Intentional walks aren’t issued at the same rate in today’s game, and Trout has been intentionally walked just 69 times despite being arguably the most dangerous hitter in the game. He is on pace for 131 walks this season, and he would need to average 130 walks per season for 14.3 more seasons to catch Bonds. Trout would turn 41 by then, but that record is slightly more within reach.
Where Trout has the potential to make a compelling case for possibly the greatest player of all time, assuming he can keep up his incredibly high level of play for years to come, is WAR. No modern MLB stat illustrates a player’s true value better than WAR, which measures a player's all facets of the game by deciphering how many more wins a player is worth than a replacement-level player at the same position.
Just looking at the current season, Trout through his 1,000th game is on pace to post an MLB single-season record WAR of 14.2 in 2018. That would break Babe Ruth’s record of 14.1 set back in 1923 when he hit .393, drew 170 walks, homered 41 times, posted a .545 on-base percentage threw out 20 baserunners from the outfield.

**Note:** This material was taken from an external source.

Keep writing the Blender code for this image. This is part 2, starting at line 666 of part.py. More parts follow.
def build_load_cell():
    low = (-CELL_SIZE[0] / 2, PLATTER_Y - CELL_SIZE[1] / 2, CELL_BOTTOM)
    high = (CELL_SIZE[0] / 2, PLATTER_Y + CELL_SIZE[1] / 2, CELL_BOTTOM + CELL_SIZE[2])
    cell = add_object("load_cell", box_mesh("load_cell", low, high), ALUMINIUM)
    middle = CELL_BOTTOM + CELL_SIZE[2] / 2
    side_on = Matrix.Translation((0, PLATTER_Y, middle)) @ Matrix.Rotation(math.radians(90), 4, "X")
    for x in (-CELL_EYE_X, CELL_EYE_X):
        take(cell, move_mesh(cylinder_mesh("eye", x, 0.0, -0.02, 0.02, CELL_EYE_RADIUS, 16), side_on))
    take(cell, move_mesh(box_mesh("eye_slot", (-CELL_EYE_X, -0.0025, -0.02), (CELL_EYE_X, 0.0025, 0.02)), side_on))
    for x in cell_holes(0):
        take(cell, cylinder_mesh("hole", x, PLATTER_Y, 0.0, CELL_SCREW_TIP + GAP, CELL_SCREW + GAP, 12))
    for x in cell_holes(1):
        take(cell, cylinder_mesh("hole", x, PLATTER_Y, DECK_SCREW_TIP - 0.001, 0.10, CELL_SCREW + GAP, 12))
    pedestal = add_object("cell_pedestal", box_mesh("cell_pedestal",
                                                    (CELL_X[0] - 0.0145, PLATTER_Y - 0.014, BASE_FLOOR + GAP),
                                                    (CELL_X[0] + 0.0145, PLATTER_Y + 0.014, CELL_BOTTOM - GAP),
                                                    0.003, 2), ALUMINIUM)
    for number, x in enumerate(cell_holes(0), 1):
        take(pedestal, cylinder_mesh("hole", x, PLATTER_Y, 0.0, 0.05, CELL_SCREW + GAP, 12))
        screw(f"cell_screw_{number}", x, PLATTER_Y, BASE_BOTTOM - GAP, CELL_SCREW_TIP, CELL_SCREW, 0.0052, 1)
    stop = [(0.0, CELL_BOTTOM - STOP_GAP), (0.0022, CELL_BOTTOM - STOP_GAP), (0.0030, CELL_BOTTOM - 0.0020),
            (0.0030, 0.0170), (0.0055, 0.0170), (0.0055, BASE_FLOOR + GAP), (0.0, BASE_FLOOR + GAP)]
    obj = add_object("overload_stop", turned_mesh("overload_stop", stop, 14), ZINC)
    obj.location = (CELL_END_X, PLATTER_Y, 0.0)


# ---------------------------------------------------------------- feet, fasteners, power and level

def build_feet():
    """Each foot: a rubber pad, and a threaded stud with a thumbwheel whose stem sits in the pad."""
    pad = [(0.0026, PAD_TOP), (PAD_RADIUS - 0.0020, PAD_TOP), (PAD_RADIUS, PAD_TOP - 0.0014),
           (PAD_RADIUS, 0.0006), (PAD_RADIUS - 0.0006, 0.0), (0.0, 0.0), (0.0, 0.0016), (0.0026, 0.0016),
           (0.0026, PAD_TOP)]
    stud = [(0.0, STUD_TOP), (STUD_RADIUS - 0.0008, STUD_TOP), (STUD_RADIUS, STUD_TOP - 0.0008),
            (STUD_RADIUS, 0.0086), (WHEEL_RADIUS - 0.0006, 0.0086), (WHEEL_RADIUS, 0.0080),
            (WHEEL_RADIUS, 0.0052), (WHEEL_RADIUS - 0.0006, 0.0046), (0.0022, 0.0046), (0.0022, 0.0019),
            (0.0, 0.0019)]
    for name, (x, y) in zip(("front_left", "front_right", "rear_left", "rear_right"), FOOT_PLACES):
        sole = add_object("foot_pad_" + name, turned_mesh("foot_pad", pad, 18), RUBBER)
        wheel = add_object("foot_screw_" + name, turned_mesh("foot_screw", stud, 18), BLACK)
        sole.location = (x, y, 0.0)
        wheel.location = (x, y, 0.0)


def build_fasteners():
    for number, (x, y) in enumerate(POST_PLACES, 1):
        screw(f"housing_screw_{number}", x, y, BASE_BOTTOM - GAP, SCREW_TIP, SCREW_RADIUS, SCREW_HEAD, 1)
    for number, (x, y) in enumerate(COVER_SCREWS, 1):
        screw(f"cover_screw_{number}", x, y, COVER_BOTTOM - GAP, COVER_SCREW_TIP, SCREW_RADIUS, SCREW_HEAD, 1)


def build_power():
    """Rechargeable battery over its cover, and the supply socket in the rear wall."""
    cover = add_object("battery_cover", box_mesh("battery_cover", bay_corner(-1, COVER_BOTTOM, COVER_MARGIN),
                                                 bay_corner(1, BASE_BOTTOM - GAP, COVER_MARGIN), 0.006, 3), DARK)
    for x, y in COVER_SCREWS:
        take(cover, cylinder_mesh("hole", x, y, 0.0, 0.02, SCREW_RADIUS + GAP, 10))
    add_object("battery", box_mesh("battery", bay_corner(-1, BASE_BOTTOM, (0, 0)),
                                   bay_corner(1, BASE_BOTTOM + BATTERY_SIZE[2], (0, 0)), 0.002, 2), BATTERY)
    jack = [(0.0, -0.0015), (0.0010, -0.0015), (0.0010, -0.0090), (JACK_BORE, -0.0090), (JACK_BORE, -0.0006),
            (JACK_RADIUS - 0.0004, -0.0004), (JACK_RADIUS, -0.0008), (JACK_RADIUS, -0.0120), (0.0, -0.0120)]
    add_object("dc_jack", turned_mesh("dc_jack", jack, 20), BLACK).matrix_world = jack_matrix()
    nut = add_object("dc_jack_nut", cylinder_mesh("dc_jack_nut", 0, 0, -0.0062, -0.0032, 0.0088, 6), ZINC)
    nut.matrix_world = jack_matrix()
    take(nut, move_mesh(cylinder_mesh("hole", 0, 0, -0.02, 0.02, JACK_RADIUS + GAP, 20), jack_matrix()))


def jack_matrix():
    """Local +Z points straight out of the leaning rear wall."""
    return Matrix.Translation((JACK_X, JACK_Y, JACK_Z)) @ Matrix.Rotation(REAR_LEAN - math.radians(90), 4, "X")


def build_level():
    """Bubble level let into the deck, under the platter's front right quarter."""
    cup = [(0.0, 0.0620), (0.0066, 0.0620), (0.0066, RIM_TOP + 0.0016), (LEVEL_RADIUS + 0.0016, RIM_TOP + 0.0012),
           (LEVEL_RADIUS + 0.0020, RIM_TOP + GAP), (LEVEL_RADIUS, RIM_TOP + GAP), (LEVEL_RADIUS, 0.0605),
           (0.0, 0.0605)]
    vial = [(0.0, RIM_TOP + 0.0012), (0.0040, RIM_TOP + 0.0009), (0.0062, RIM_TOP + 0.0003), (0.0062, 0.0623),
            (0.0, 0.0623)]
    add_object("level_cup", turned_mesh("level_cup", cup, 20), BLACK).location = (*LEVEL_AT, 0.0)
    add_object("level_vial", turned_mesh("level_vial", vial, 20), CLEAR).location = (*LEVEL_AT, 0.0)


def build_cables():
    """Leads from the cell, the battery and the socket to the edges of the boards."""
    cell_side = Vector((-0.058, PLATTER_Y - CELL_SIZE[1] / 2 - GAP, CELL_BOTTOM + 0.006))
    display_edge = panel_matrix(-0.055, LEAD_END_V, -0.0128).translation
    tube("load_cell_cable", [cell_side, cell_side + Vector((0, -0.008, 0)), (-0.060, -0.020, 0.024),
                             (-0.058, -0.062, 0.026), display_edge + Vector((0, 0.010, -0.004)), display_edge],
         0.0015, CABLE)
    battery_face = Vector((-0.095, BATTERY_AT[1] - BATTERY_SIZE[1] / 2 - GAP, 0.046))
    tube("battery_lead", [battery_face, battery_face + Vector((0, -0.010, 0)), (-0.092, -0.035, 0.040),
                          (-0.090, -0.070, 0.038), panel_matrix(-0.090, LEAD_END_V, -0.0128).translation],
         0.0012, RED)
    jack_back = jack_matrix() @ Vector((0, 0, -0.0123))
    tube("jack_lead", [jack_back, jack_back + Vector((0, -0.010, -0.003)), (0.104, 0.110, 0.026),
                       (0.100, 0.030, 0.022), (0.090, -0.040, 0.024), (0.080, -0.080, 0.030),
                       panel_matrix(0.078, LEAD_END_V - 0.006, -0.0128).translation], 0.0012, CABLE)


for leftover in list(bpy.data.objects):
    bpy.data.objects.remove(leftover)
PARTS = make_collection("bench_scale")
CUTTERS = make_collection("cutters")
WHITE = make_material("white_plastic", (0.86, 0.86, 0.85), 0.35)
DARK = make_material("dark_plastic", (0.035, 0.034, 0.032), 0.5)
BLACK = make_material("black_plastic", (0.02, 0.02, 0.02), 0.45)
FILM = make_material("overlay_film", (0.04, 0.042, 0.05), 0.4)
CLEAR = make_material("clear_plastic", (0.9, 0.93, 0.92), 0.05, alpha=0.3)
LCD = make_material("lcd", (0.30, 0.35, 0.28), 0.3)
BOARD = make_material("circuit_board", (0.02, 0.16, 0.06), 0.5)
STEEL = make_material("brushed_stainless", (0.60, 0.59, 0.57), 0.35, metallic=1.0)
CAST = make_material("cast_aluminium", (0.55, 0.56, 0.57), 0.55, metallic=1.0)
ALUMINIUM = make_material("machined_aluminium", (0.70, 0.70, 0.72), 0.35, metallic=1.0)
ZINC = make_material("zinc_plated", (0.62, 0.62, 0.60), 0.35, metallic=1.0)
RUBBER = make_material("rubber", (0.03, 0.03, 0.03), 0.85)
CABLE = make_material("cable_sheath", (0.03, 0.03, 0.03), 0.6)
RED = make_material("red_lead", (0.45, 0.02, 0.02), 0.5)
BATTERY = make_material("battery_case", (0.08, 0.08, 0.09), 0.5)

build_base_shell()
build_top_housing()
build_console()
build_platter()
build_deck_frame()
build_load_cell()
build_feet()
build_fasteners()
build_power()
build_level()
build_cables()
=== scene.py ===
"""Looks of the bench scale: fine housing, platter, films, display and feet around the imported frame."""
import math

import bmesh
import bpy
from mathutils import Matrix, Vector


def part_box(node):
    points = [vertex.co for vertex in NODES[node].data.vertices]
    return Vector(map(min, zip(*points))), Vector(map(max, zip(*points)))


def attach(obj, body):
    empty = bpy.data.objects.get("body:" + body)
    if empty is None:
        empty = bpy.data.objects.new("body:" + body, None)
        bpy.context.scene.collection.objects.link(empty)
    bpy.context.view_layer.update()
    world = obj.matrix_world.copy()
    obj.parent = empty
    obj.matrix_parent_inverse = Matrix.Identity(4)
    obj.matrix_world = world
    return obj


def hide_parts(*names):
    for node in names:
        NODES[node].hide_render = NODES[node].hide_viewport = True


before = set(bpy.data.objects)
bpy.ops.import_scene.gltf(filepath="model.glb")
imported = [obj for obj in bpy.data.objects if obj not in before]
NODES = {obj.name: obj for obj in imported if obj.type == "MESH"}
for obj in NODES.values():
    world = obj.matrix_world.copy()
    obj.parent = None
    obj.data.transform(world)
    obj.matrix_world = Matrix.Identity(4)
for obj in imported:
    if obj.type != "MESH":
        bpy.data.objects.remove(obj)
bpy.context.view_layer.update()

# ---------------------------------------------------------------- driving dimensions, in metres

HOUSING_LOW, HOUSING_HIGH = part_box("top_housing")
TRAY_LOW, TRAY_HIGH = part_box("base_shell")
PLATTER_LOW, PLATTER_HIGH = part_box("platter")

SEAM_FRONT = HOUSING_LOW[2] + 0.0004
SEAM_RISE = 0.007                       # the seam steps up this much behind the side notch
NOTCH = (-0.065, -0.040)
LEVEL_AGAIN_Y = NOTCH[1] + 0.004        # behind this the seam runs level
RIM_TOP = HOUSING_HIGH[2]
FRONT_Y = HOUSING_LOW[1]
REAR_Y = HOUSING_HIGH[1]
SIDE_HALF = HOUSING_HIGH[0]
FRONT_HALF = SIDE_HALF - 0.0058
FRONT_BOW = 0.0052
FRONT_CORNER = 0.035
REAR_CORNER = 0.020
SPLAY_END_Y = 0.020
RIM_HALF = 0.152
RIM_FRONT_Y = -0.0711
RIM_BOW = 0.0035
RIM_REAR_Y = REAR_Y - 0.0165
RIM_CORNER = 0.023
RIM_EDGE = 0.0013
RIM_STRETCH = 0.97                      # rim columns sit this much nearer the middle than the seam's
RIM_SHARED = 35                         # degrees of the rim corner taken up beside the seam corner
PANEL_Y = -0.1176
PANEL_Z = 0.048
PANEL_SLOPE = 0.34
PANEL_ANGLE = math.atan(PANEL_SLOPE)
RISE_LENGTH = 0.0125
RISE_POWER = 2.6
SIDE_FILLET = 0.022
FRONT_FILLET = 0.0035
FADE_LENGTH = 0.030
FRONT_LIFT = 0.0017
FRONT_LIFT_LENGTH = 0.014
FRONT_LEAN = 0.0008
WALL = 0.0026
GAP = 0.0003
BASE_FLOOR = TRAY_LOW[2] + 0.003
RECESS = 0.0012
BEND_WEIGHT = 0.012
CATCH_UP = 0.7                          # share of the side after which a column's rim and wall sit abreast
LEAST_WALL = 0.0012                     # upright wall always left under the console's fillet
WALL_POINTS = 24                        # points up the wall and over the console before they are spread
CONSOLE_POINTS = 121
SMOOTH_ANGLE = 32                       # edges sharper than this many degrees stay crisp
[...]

Ruth is the all-time leader in career WAR at 182.5, having played 2,503 career games. If Trout were to end his career with the same number of games played, he would be on pace to finish sixth all-time in career WAR at 154.4, between Willie Mays and Ty Cobb. However, if Trout could somehow play the same number of games that Bonds did in his career, he would be on pace for a record WAR of 184.2. If that happens he would statistically be the most valuable player in the history of the sport.
Very few people would doubt that Trout is the best player in baseball today. What we are witnessing is all-time great performance is so many different areas of the game, and he will turn just 27 years old in August. Through 1,000 games Trout is a full year younger than Bonds was at the same point in his career. If the last three seasons are any indication, Trout does not appear to be slowing down any time soon either. In fact, it appears that he will only get even better in the near future – a scary thought for the rest of the league.